If anything, Trump undersold his accomplishment in this area. Employment by the federal government has declined by 327,000 jobs sinch October 2024, a reduction of 10.9 percent. There doesn’t appear to be any precedent for this. For all of the turmoil and controversy that the Department of Government Efficiency stirred up, it did succeed in its main goal.

The fact that Trump didn’t spend more time touting out this accomplishment may also inadvertently illuminate why shrinking the government is so hard. Explaining why getting rid of jobs – even redundant, taxpayer-subsidized ones – is a good thing isn’t easy under the best of conditions. In Trump’s case, eliminating 327,000 federal jobs did significantly cut into his overall job creation numbers, and those numbers have become a sore point for this administration.

Total employment in the US currently sits at just above 163 million, up from 162.3 million when Trump took office in January 2025. That’s a net gain of 743,000 jobs. Trump didn’t mention this in his address possibly because it is a relatively modest number. In his 2018 State of the Union address, one year into his first administration, Trump was able to boast, “Since the election, we have created 2.4 million new jobs.”

The official unemployment rate is now 4.6 percent, up from 4.4 percent when he took office, owing to more people actively looking for work.

Job creation in Trump’s second term has been hurt by his own volatile tariff policies, which inhibit long-term investment. In just the last week, the Supreme Court ruled that Trump’s tariffs were illegal and Trump responded by announcing new 10 percent worldwide tariffs under a different law, then upping those to 15 percent three days later. Businesses are left with no idea what prices they should charge or how much imports are going to cost them over the next year, so they tend to pull back rather than invest and hire more people.

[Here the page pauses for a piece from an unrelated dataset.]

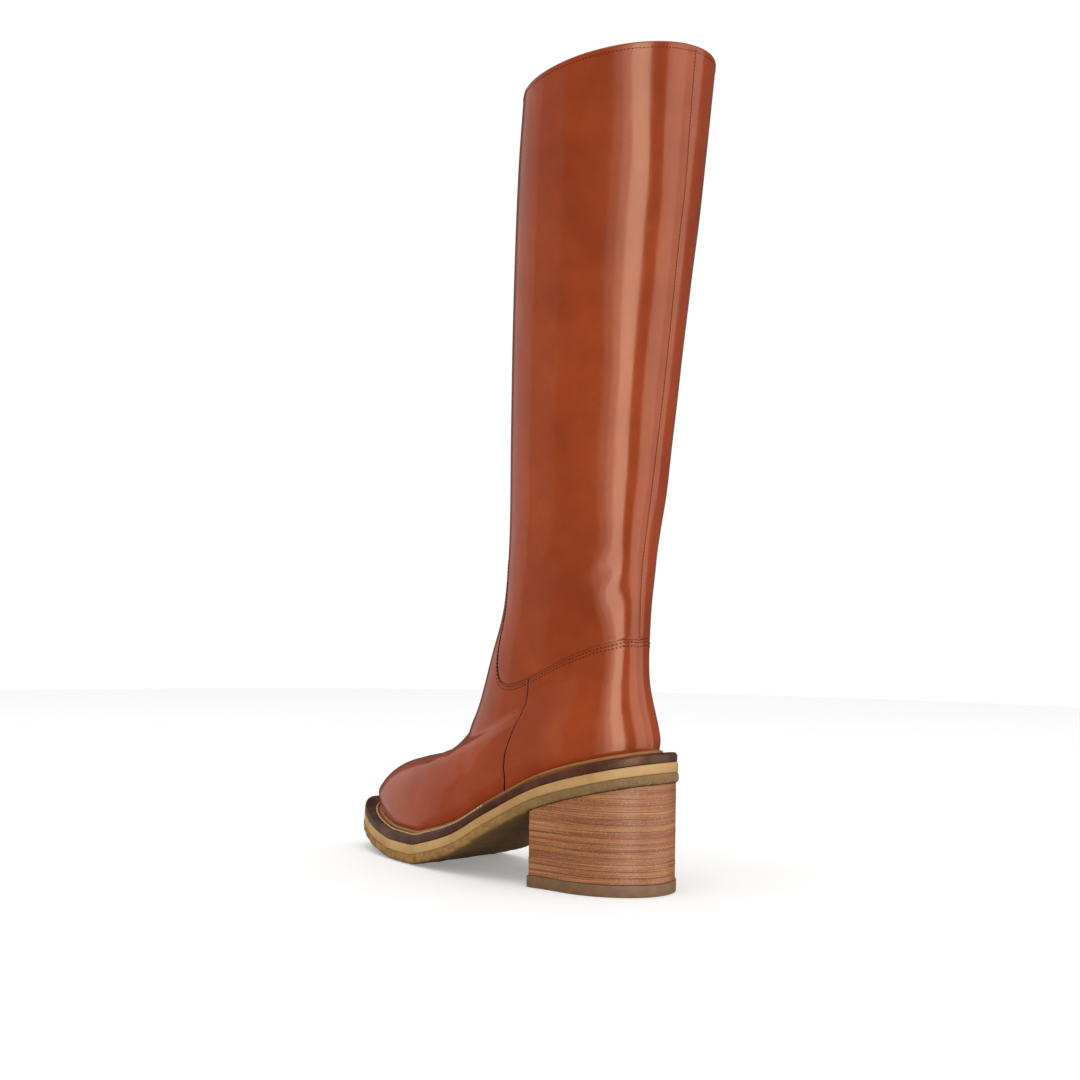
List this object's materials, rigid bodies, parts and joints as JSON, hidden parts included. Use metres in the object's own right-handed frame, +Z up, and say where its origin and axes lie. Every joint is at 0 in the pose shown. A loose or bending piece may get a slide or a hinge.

Trump insists that his tariff policies are net gain for the country and scorns data to the contrary. When the Bureau of Labor Statistics (BLS) began reporting a hiring slowdown last year, Trump alleged, without evidence, that the numbers were “rigged” and had the director fired.

That’s a lot to unpack and defend and State of the Union addresses have not historically been places where presidents break down the minutiae of their policies. It’s therefore not surprising that Trump and his speechwriters decided to skip past the BLS numbers to other things.

Still, reducing the size of government is one legitimate policy win as well as a “promise kept” that Trump can claim.